The more conclusive bit is how the villain uses the “superheroes are inherently kinda Randian” argument as the foundation of her entire plot. She weaponizes it against them, while cultivating the Objectivist Ubermench image for herself in the process.
- Makes multiple references to the fact that she personally designed and built all the tech that sustains the family business.
- Considers working in “sales” or otherwise engaging with people who are not at her level as beneath her, peasant work to foist upon her less capable brother.
- Specifically mentions her father depending on others, rather than the safe room he built, as the reason he died.
- Builds the entire character of the Screenslaver around rants of personal responsibility, decrying people for relying on heroes, or the government, or anyone but themselves to solve their problems while they leech off society.
- Specifically invokes the idea of supers seizing power for themselves when feeding them lines while mind controlled to panic the public.
That is just a laundry list of ticked boxes there, more even than Syndrome, and it feels like more of a stretch to say that isn’t the point.
Also the part where she spends the whole movie telling Helen how much alike they are and how they should be great friends, all to build up to a wholesale rejection of every one of her arguments. (…. granted that could also just be that Evelyn is into her, but I mean I’m pretty sure that “sexually attracted to Elasticgirl” is synonymous with “has a pulse” in the Incredibles universe.) But really it’s just a clearer, more direction version of the same general thrust the original had.
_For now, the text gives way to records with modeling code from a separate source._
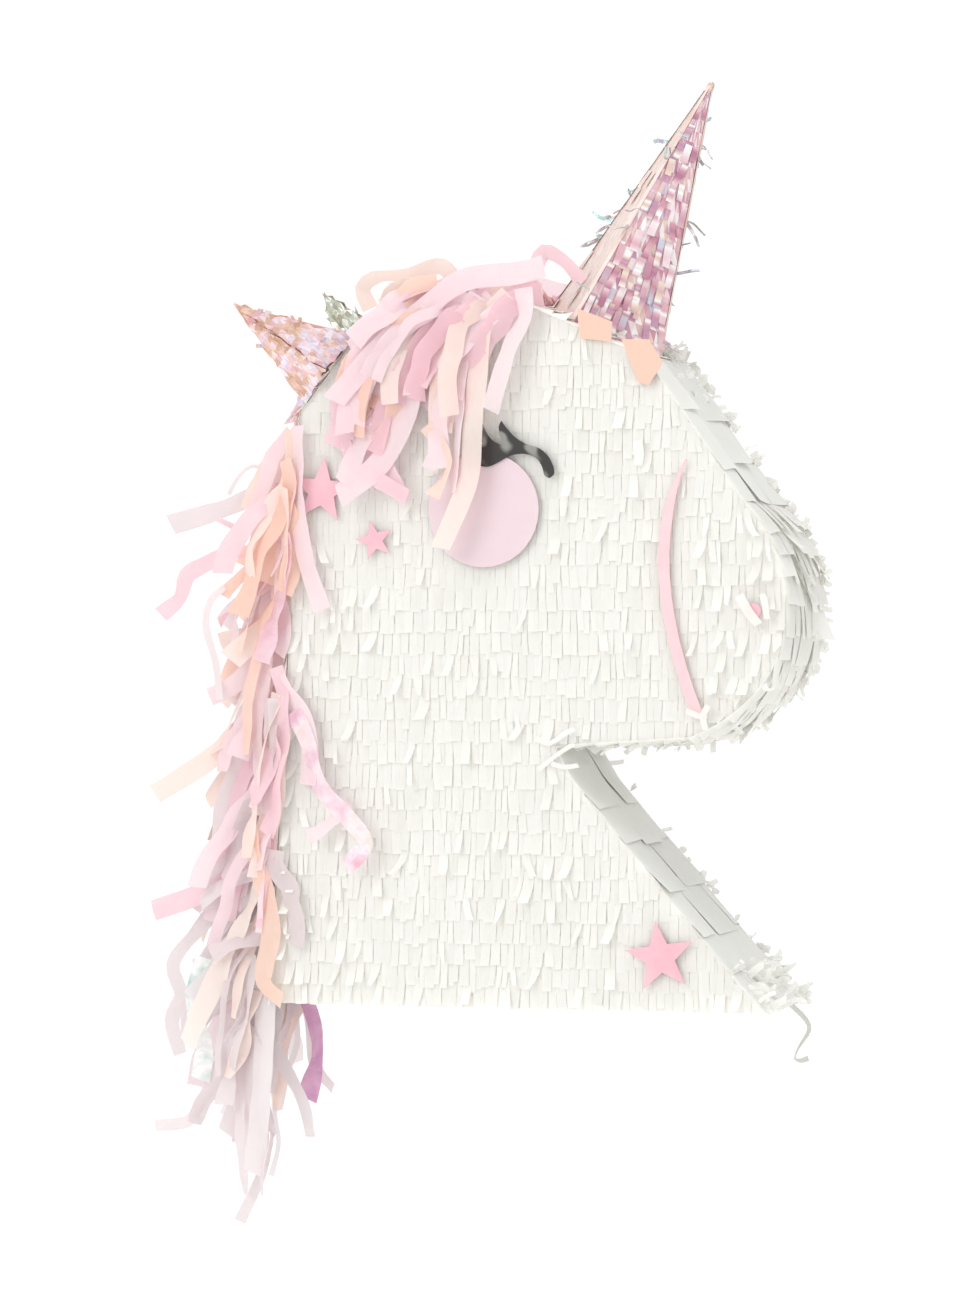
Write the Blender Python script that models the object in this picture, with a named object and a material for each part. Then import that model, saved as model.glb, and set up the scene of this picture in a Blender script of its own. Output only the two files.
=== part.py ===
"""A flat-sided card pinata in the shape of a unicorn's head, built as it is made.

Two card side panels are joined by card edge strips and faced with fringed tissue. A hollow card horn
and two folded ears stand on top, streamer locks hang from the crown and the nape, and thin cut-outs
are glued on both faces. A fill flap turns on its top edge in the rear panel, and a wire loop swings
in a strap on the crown.

Metres, +Z up, +X towards the nose, -Y the front face. The origin is the top of the hanging loop.
Places on the head are shares of its width, from the base's back corner, and of its height.
"""

import math

import bmesh
import bpy
from mathutils import Matrix, Vector

# Overall sizes
HEAD_WIDTH = 0.290  # back corner of the base to the muzzle
HEAD_HEIGHT = 0.380  # base to crown
BODY_DEPTH = 0.088  # outside of one side panel to outside of the other
BALANCE = 0.387  # share of the width where the loop stands

# Card, tissue and clearances
PANEL_CARD = 0.003
STRIP_CARD = 0.002
FRINGE_DEPTH = 0.003
CUTOUT_PAPER = 0.0008
GAP = 0.0003

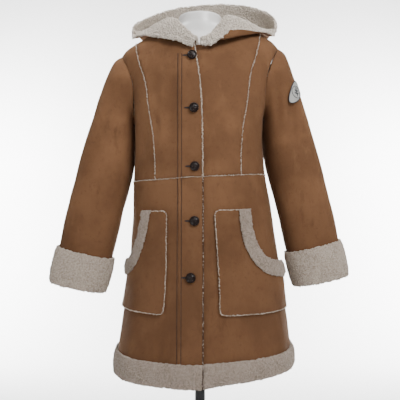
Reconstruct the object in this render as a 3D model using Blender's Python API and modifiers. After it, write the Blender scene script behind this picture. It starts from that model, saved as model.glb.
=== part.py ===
"""Hooded shearling coat, buttoned on a limbless dress form.

Sizes are metres, +Z is up, the coat's front faces -Y and the wearer's left is +X.
The origin is on the floor, at the middle of the underside of the form's base.
"""

import math
from typing import NamedTuple

import bmesh
import bpy
from mathutils import Vector

# Heights of the coat on its form.
HEM_Z = 0.556
TRIM_TOP_Z = 0.605
WAIST_Z = 1.012
ARMPIT_Z = 1.150
SHOULDER_Z = 1.322

# Thicknesses and clearances.
CLOTH = 0.004  # suede with its clipped wool
HOOD_CLOTH = 0.006  # suede with longer wool
PILE = 0.008  # a turned-back band of full wool
SEAM_GAP = 0.0004
LAID_GAP = 0.0005
SPLIT = Vector((0.11, 0.37, 1.0))
POCKET_GAP = 0.0017
BAND_GAP = 0.0011
LAP_GAP = 0.0009

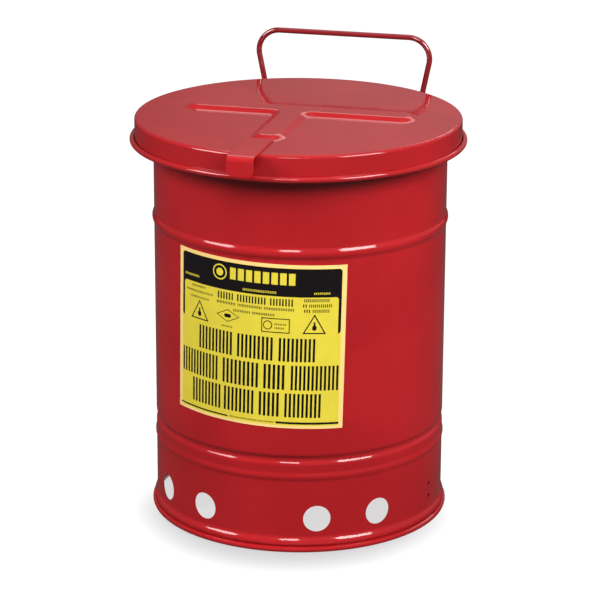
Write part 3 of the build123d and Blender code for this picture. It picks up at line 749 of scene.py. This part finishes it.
class OBJECT_OT_can_stage(bpy.types.Operator):
    """Set up the floor, the soft lights and the camera"""

    bl_idname = "object.can_stage"
    bl_label = "Studio"

    def execute(self, context):
        self.make_floor()
        self.make_world(context)
        self.make_lights(context)
        self.make_camera(context)
        context.scene.view_settings.view_transform = "Standard"
        return {"FINISHED"}

    def make_floor(self):
        """A wide, pale, matt floor."""
        bm = bmesh.new()
        bmesh.ops.create_grid(bm, x_segments=4, y_segments=4, size=FLOOR_HALF_WIDTH)
        mesh = bpy.data.meshes.new("studio_floor")
        bm.to_mesh(mesh)
        bm.free()
        material, tree, shader = new_material("pale floor")
        seen = put(tree, "ShaderNodeLightPath").outputs["Is Camera Ray"]
        base = blend_colours(tree, seen, opaque((FLOOR_BOUNCE,) * 3), opaque((FLOOR_WHITE,) * 3))
        tree.links.new(base, shader.inputs["Base Color"])
        tree.links.new(self.floor_glow(tree, seen), shader.inputs["Emission Strength"])
        shader.inputs["Roughness"].default_value = 0.9
        shader.inputs["Specular IOR Level"].default_value = 0.0
        shader.inputs["Emission Color"].default_value = (1.0, 1.0, 1.0, 1.0)
        mesh.materials.append(material)
        floor = bpy.data.objects.new("studio_floor", mesh)
        bpy.context.scene.collection.objects.link(floor)

    def floor_glow(self, tree, seen):
        """Painted light from under the can, which fills it, and from around it, which only the camera sees
        and which dims round the foot as a painted shadow.
        """
        place = object_place(tree)
        reach = []
        for middle in ((0.0, 0.0), UNDER_MIDDLE, SHADE_MIDDLE):
            inputs = {0: place, 1: (*middle, 0.0)}
            reach += [put(tree, "ShaderNodeVectorMath", inputs, operation="DISTANCE").outputs["Value"]]
        outside = maths(tree, "GREATER_THAN", reach[0], FOOT_RADIUS)
        # Painted glow under the can, seen through the vents.
        under = maths(tree, "MULTIPLY", maths(tree, "LESS_THAN", reach[1], UNDER_RADIUS), UNDER_GLOW)
        under = maths(tree, "MULTIPLY", maths(tree, "SUBTRACT", 1.0, outside), under)
        # Painted shadow: the glow seen by the camera dims towards the can's foot.
        around = maths(tree, "MULTIPLY", outside, span(tree, reach[2], *SHADE_RADII, FLOOR_GLOW, 1.0))
        return maths(tree, "ADD", under, maths(tree, "MULTIPLY", seen, around))

    def make_world(self, context):
        """White surroundings: full white to the eye, softer as a light."""
        world = bpy.data.worlds.new("studio")
        context.scene.world = world
        world.use_nodes = True
        tree = world.node_tree
        tree.nodes.clear()
        path = put(tree, "ShaderNodeLightPath").outputs
        azimuth = context.scene.can_stage.azimuth
        right = (math.cos(azimuth), math.sin(azimuth), 0.0)
        towards = put(tree, "ShaderNodeTexCoord").outputs["Generated"]
        side = put(tree, "ShaderNodeVectorMath", {0: towards, 1: right}, operation="DOT_PRODUCT")
        sheen = span(tree, side.outputs["Value"], *WORLD_SHEEN_EDGES, 0.0, WORLD_SHEEN)
        strength = maths(tree, "ADD", WORLD_FILL, maths(tree, "MULTIPLY", path["Is Glossy Ray"], sheen))
        strength = maths(tree, "ADD", strength, maths(tree, "MULTIPLY", path["Is Camera Ray"], WORLD_WHITE))
        light = put(tree, "ShaderNodeBackground", {"Color": (1.0, 1.0, 1.0, 1.0), "Strength": strength})
        put(tree, "ShaderNodeOutputWorld", {"Surface": light.outputs[0]})

    def make_lights(self, context):
        """Softboxes: one overhead, three around the front, one behind."""
        azimuth = context.scene.can_stage.azimuth
        for name, (turn, rise, away, width, height, power) in SOFTBOXES.items():
            light = bpy.data.lights.new("softbox_" + name, "AREA")
            light.shape = "RECTANGLE"
            light.size = width
            light.size_y = height
            light.energy = power
            lamp = bpy.data.objects.new("softbox_" + name, light)
            context.scene.collection.objects.link(lamp)
            back = direction(azimuth + math.radians(turn), math.radians(rise))
            lamp.location = SOFTBOX_AIM + back * away
            lamp.rotation_euler = (-back).to_track_quat("-Z", "Y").to_euler()

    def make_camera(self, context):
        """The camera, level but for a slight roll."""
        view = context.scene.can_stage
        data = bpy.data.cameras.new("camera")
        data.lens = view.lens
        data.sensor_width = 36.0
        data.clip_start = 0.1
        data.clip_end = 50.0
        camera = bpy.data.objects.new("camera", data)
        context.scene.collection.objects.link(camera)
        back = direction(view.azimuth, view.elevation)
        camera.location = Vector((view.aim_side, 0, view.aim)) + back * view.distance
        facing = (-back).to_track_quat("-Z", "Y")
        camera.rotation_mode = "QUATERNION"
        camera.rotation_quaternion = facing @ Quaternion((0, 0, 1), view.roll)
        context.scene.camera = camera


class VIEW3D_PT_can(bpy.types.Panel):
    """Lists the steps that dress the can"""

    bl_idname = "VIEW3D_PT_can"
    bl_label = "Oily Waste Can"
    bl_space_type = "VIEW_3D"
    bl_region_type = "UI"
    bl_category = "Waste Can"

    def draw(self, context):
        for settings in (context.scene.can_label, context.scene.can_colours, context.scene.can_stage):
            box = self.layout.box()
            for name in settings.__annotations__:
                box.prop(settings, name)
        for operator in OPERATORS:
            self.layout.operator(operator.bl_idname)


OPERATORS = (OBJECT_OT_can_enamel, OBJECT_OT_can_hinge_zinc, OBJECT_OT_can_label, OBJECT_OT_can_stage)
SETTINGS = {"can_label": CanLabelSettings, "can_colours": CanColourSettings, "can_stage": CanStageSettings}


def register():
    """Register the settings, the operators and the panel."""
    for name, settings in SETTINGS.items():
        bpy.utils.register_class(settings)
        setattr(bpy.types.Scene, name, PointerProperty(type=settings))
    for operator in OPERATORS:
        bpy.utils.register_class(operator)
    bpy.utils.register_class(VIEW3D_PT_can)


def unregister():
    """Undo register."""
    bpy.utils.unregister_class(VIEW3D_PT_can)
    for operator in reversed(OPERATORS):
        bpy.utils.unregister_class(operator)
    for name, settings in SETTINGS.items():
        delattr(bpy.types.Scene, name)
        bpy.utils.unregister_class(settings)


def main():
    """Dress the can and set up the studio."""
    register()
    bpy.ops.object.can_enamel()
    bpy.ops.object.can_hinge_zinc()
    bpy.ops.object.can_label()
    bpy.ops.object.can_stage()


if __name__ == "__main__":
    main()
The Incredibles concludes that being ‘special’ only matters if you’re true to yourself and those around you, and Incredibles 2 returns to one of the oldest of all heroic mantras: with great power, there must also come great responsibility.
And while there’s a lot of differences in execution, these thematic similarities are a big part of why 2 hasn’t left as much of an impression on me. Yeah, it’s doing a clearer, louder version of that one theme, but it lacks the texture of the original. Like, I don’t think there’s another good thematic reading of it. Meanwhile, you could absolutely read The Incredibles as… oh, I dunno, a veteran narrative. Or a statement on toxic fandom, or on masculinity, or about the lasting damage cold war paranoia had on that generation. Not all of them WELL, but it’s there, and when it comes to lasting the test of time, that sorta thing matters a lot. And maybe my opinion of 2 will rise over time (certainly I think my opinion of The Incredibles dipped a little over time, perhaps one day they’ll meet in the middle), but unless I missed something… it’s just kinda good, solid theater fun.